All of this is, to put it frankly, bullshit. Despite the prevailing consensus among the helicopter parent set, children are not idiots. Two years of classroom experience has taught me that, with proper supervision and care, they can fend for themselves, solve their own disputes, and navigate traffic. These cases are less about ensuring the safety of the children involved, and more about the unfair imposition of middle-class norms on working families. I’m an only child, raised by a single mother who worked twelve hours a day. Naturally, I spent a lot of time by myself from a young age – responsible for feeding myself, clothing myself, and performing household chores (Cooking with knives! Using an iron!). I’ll have you know I started very few fires, and the experience improved my prospects in the marriage market considerably. Was the situation ideal? No. But single motherhood is not an ideal situation – every day, parents weigh risks to make the best decisions for their kids. We don’t need state interventions to make these decisions even more burdensome.

Instead of forcing working families to adhere to middle-class norms, perhaps it’s time we reevaluated the absurdity of the norms themselves. A generation ago, raising children was the work of a village; neighbors and extended family members looked after one another’s kids and supported each other in the effort. Today, social trust is lower than ever – we should be sad that a neighbor’s first instinct is to call the cops rather than talk to the parents themselves. We’re increasingly relying on governments to do what we used to do for each other. And governments – primed to punish, in most cases, rather than support – are a poor proxy for neighborly compassion and understanding. Do we really think any of the children described in the cases above would be better off in foster care?

We also need to confront the fact that the era of hyper-vigilance and hysteria over children’s safety is  wrecking the social fabric of our country. In a quest to keep our eyeballs glued to screens, the media feeds us a steady diet of horror stories about abused, abducted and murdered children. A number of people in the Harrell case cited the danger posed by strangers to defend the decision to take her daughter away, despite the fact that abduction by strangers is exceedingly rare. We have passed laws that treat child molesters and child pornography so harshly that we now prosecute amorous teenagers with sex crimes. Earlier this month, prosecutors in Virginia threatened to take a picture of a teenage boy’s erect penis (they planned to give him an erection with an needle) as evidence in a sexting case. The boy’s offense was sending a sexual picture to his girlfriend, also a teenager. Again – the state wanted to create child pornography to prosecute a child pornography case. This is madness.

The obvious libertarian angle here is the intrusion of unwieldy and draconian government actions into our private lives, and the usurpation of parents’ rights to raise their own children as they see fit. Certainly, we need to reconsider the broad discretion granted to caseworkers and judges and other officials to determine when a child has been endangered, and there are many commonsense reforms available.

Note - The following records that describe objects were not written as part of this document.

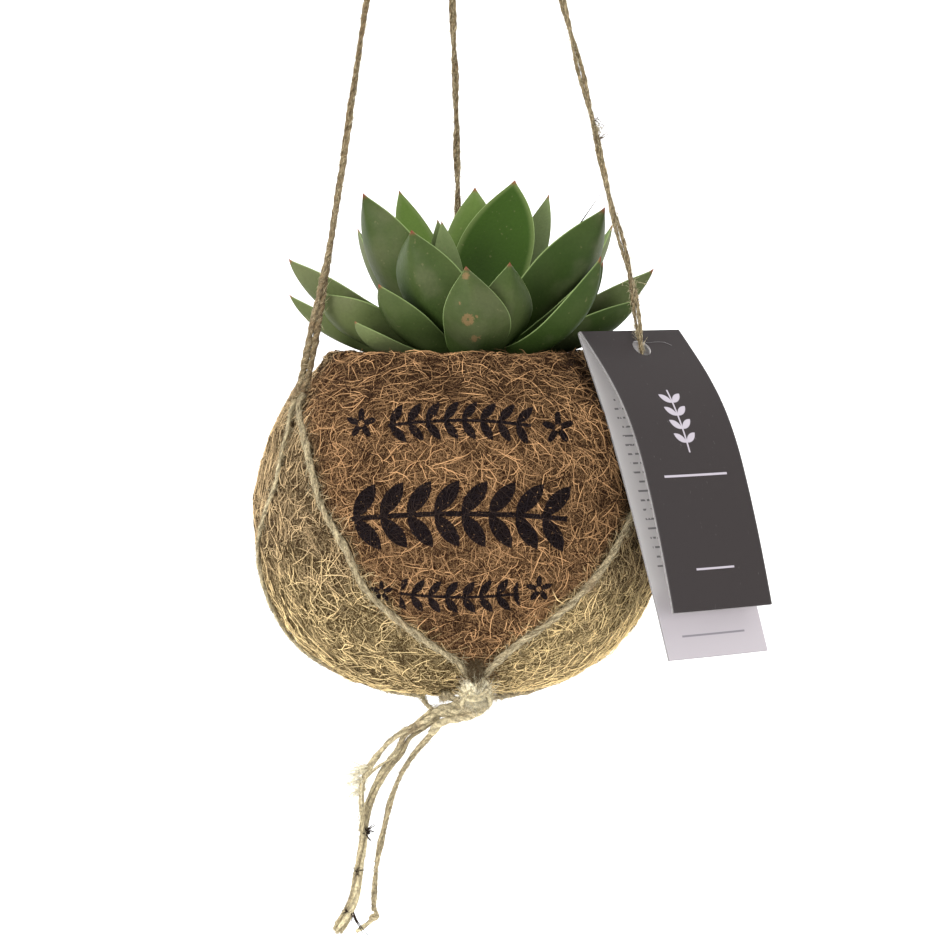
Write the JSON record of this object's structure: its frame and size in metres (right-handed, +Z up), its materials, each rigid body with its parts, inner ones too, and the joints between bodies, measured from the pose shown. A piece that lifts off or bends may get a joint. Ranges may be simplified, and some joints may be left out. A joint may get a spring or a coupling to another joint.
{
  "type": "hanging coir ball planter with succulent",
  "caption": "Ball-shaped coir pot with a succulent rosette, slung in jute twine from a top loop, with a folded card tag on one string.",
  "frame": {"origin": "where the top loop bears on the hook it hangs from", "axes": "+Z up along the hanging line, -Y the front that the viewer faces, +X to the viewer's right"},
  "size_m": [0.1924, 0.1565, 0.5463],
  "materials": {
    "coir": "rough matted coir fibre, warm brown",
    "soil": "dark crumbly potting soil",
    "leaf": "satin fleshy green leaf with pointed tips",
    "jute": "hairy twisted jute twine, pale straw",
    "card": "matt printed card, charcoal front leaf and pale grey back leaf"
  },
  "bodies": {
    "root": {"coir_pot": "coir", "soil": "soil", "succulent": "leaf", "bottom_knot": "jute", "top_loop": "jute", "swing_tag": "card", "string_left": "jute", "string_right": "jute", "string_back": "jute", "strand_front_left": "jute", "strand_side_left": "jute", "strand_front_right": "jute", "strand_side_right": "jute", "strand_back_left": "jute", "strand_back_right": "jute", "tail_main": "jute", "tail_left": "jute", "tail_thin": "jute", "tail_end_knot": "jute"}
  },
  "joints": []
}
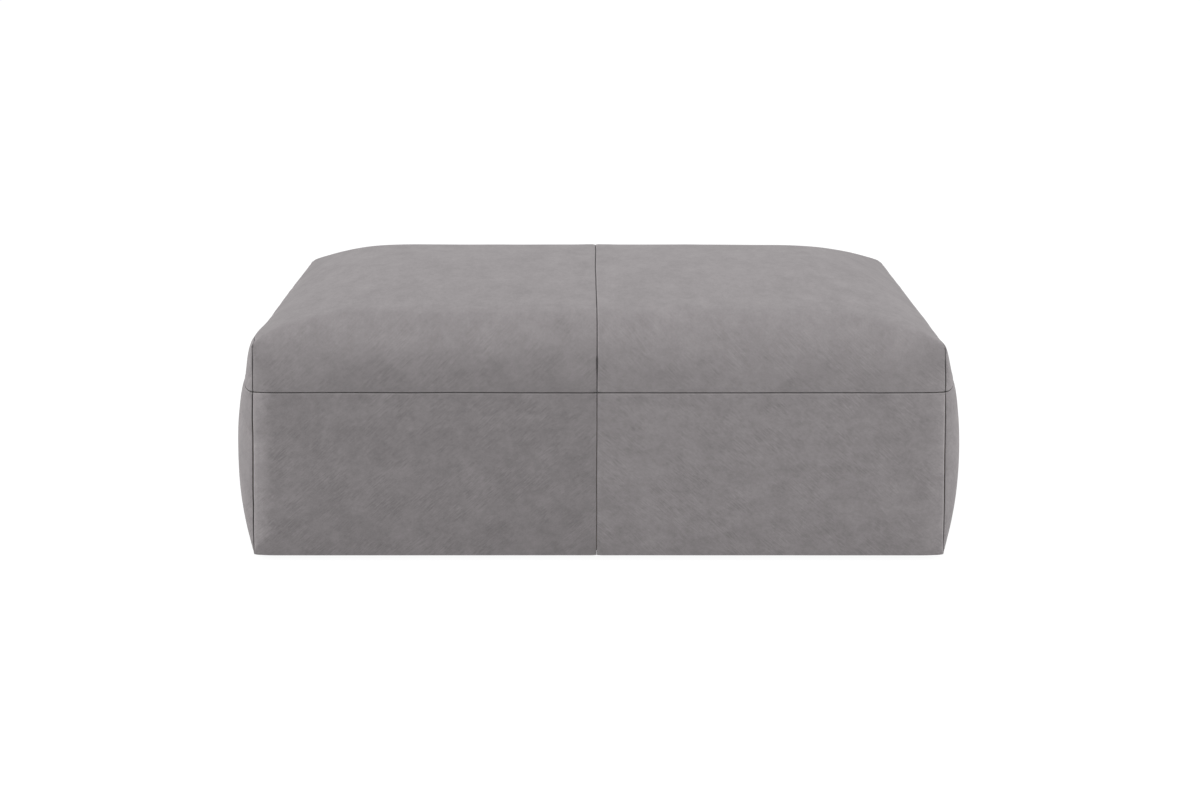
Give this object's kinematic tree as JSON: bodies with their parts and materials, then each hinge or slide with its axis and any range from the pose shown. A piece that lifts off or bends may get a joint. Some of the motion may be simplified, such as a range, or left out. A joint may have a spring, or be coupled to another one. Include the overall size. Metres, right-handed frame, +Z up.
{
  "type": "footstool",
  "caption": "Low rectangular upholstered footstool with a padded waterfall top, swollen sides, sewn seams and hidden glides.",
  "frame": {"origin": "under the middle of the footstool, on the floor that the glides stand on", "axes": "+X to the right along the long side, +Y to the back, +Z up"},
  "size_m": [1.215, 0.8, 0.401],
  "materials": {
    "cover_cloth": "short-pile velvet, soft sheen",
    "frame_wood": "sawn, unfinished",
    "steel": "zinc plated",
    "webbing_cloth": "woven elastic strap",
    "felt": "needled felt",
    "foam": "open-cell cushion foam",
    "wadding": "fluffy polyester wadding",
    "dust_cloth": "thin bonded cloth",
    "glide_plastic": "satin moulded"
  },
  "bodies": {
    "root": {"top_cover_left": "cover_cloth", "top_cover_right": "cover_cloth", "front_cover_left": "cover_cloth", "front_cover_right": "cover_cloth", "back_cover_left": "cover_cloth", "back_cover_right": "cover_cloth", "left_cover_upper": "cover_cloth", "left_cover_lower": "cover_cloth", "right_cover_upper": "cover_cloth", "right_cover_lower": "cover_cloth", "front_frame_board": "frame_wood", "back_frame_board": "frame_wood", "left_frame_board": "frame_wood", "right_frame_board": "frame_wood", "centre_cross_rail": "frame_wood", "corner_block_front_left": "frame_wood", "corner_block_front_right": "frame_wood", "corner_block_back_left": "frame_wood", "corner_block_back_right": "frame_wood", "frame_screws": "steel", "cross_webbing": "webbing_cloth", "long_webbing": "webbing_cloth", "webbing_staples": "steel", "seat_felt": "felt", "seat_foam_core": "foam", "seat_foam_cap": "foam", "seat_wadding": "wadding", "left_foam_pad": "foam", "right_foam_pad": "foam", "front_foam_pad": "foam", "back_foam_pad": "foam", "dust_cover": "dust_cloth", "underside_staples": "steel", "glides": "glide_plastic", "glide_screws": "steel"}
  },
  "joints": []
}
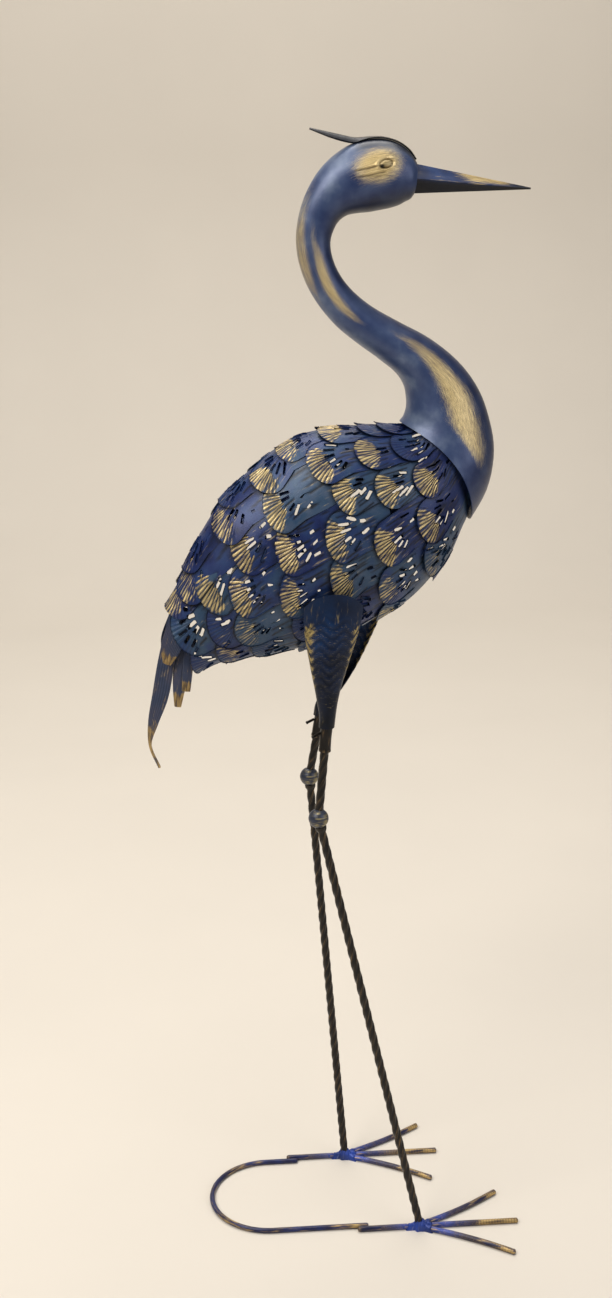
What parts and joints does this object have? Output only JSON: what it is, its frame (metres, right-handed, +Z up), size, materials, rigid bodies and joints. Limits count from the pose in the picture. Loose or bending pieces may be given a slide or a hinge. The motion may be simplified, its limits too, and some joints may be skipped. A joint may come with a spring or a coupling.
{
  "type": "crane garden statue",
  "caption": "Standing metal crane with a hollow S-curved neck, a body of overlapping pressed feathers, a tail of plumes, twisted bar legs, splayed feet and a ground loop behind.",
  "frame": {"origin": "middle of the bounding box, on the ground that the feet and the loop stand on", "axes": "+X the way the beak points, +Y the bird's left, +Z up"},
  "size_m": [0.3771, 0.246, 1.1067],
  "materials": {
    "blue_paint": "satin dark blue paint, dry-brushed with antique gold",
    "black_gold_paint": "satin brown-black paint with rubbed gold"
  },
  "bodies": {
    "root": {"beak": "blue_paint", "crest": "blue_paint", "feather_row_1": "blue_paint", "feather_row_2": "blue_paint", "feather_row_3": "blue_paint", "feather_row_4": "blue_paint", "feather_row_5": "blue_paint", "feather_row_6": "blue_paint", "feather_row_7": "blue_paint", "left_ankle_weld": "blue_paint", "left_knee_ball": "black_gold_paint", "left_leg_screw": "black_gold_paint", "left_leg_socket": "black_gold_paint", "left_lower_leg": "black_gold_paint", "left_thigh": "blue_paint", "left_toe_back": "blue_paint", "left_toe_inner": "blue_paint", "left_toe_middle": "blue_paint", "left_toe_outer": "blue_paint", "left_upper_leg": "black_gold_paint", "neck_and_head": "blue_paint", "rear_loop": "blue_paint", "right_ankle_weld": "blue_paint", "right_knee_ball": "black_gold_paint", "right_leg_screw": "black_gold_paint", "right_leg_socket": "black_gold_paint", "right_lower_leg": "black_gold_paint", "right_thigh": "blue_paint", "right_toe_back": "blue_paint", "right_toe_inner": "blue_paint", "right_toe_middle": "blue_paint", "right_toe_outer": "blue_paint", "right_upper_leg": "black_gold_paint", "tail_plume_centre": "blue_paint", "tail_plume_left_cover": "blue_paint", "tail_plume_left_inner": "blue_paint", "tail_plume_left_lower": "blue_paint", "tail_plume_right_cover": "blue_paint", "tail_plume_right_inner": "blue_paint", "tail_plume_right_lower": "blue_paint"}
  },
  "joints": []
}
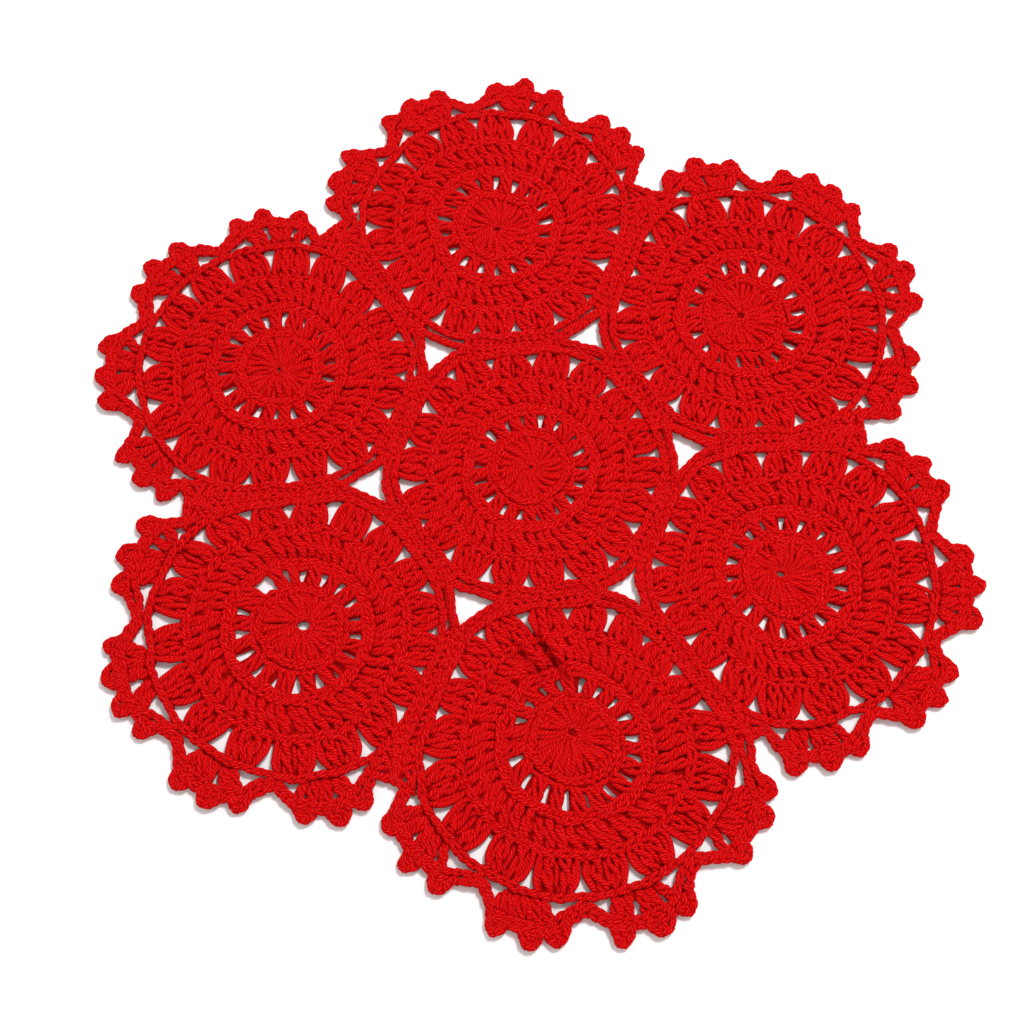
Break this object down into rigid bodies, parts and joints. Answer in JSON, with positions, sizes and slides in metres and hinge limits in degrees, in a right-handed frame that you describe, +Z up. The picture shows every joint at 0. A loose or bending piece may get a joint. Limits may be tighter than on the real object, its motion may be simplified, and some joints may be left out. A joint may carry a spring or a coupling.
{
  "type": "crocheted lace doily",
  "caption": "Flat openwork doily of round crocheted motifs joined in a lobed rosette, with a scalloped picot edge and small gaps round its centre.",
  "frame": {"origin": "under the middle of the centre motif, on the surface that the doily lies on", "axes": "+Z up out of the surface; +Y through the middle of the back motif, opposite the front motif with the ruck; X across"},
  "size_m": [0.2466, 0.2647, 0.0058],
  "materials": {
    "red_cotton": "bright red plied cotton yarn, matt with a slight shine on the strands"
  },
  "bodies": {
    "root": {"doily": "red_cotton"}
  },
  "joints": []
}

But libertarians concerned with citizens’ well being, as well as their rights, must face the fact that our unacceptably shoddy social safety net is one of the biggest obstacles facing working families today. Welfare reform that requires recipients to hold a job doesn’t work when unemployment spikes; today, over 74 percent of poor families with children fail to receive welfare benefits, up from 28 percent in 1996. Single mothers working minimum wage jobs often have to work more than one job to provide for their kids. And the cost of childcare has skyrocketed – the average weekly childcare expense for families with working mothers is up 70 percent since 1985. Jonathan Chait, writing for New York Magazine, put it best:

America has decided to punish Harrell if she fails to acquire full-time employment; her employment does not provide her with adequate child care; and the community punishes her for failing to live up to unobtainable middle-class child-care standards. There are many perpetrators in this story. Debra Harrell was not one of them.

The share of single-parent households in America has more than tripled since 1960. It’s high time our institutions – government and otherwise – adapt to this new reality. We need policies of support and compassion, not judgment and retribution.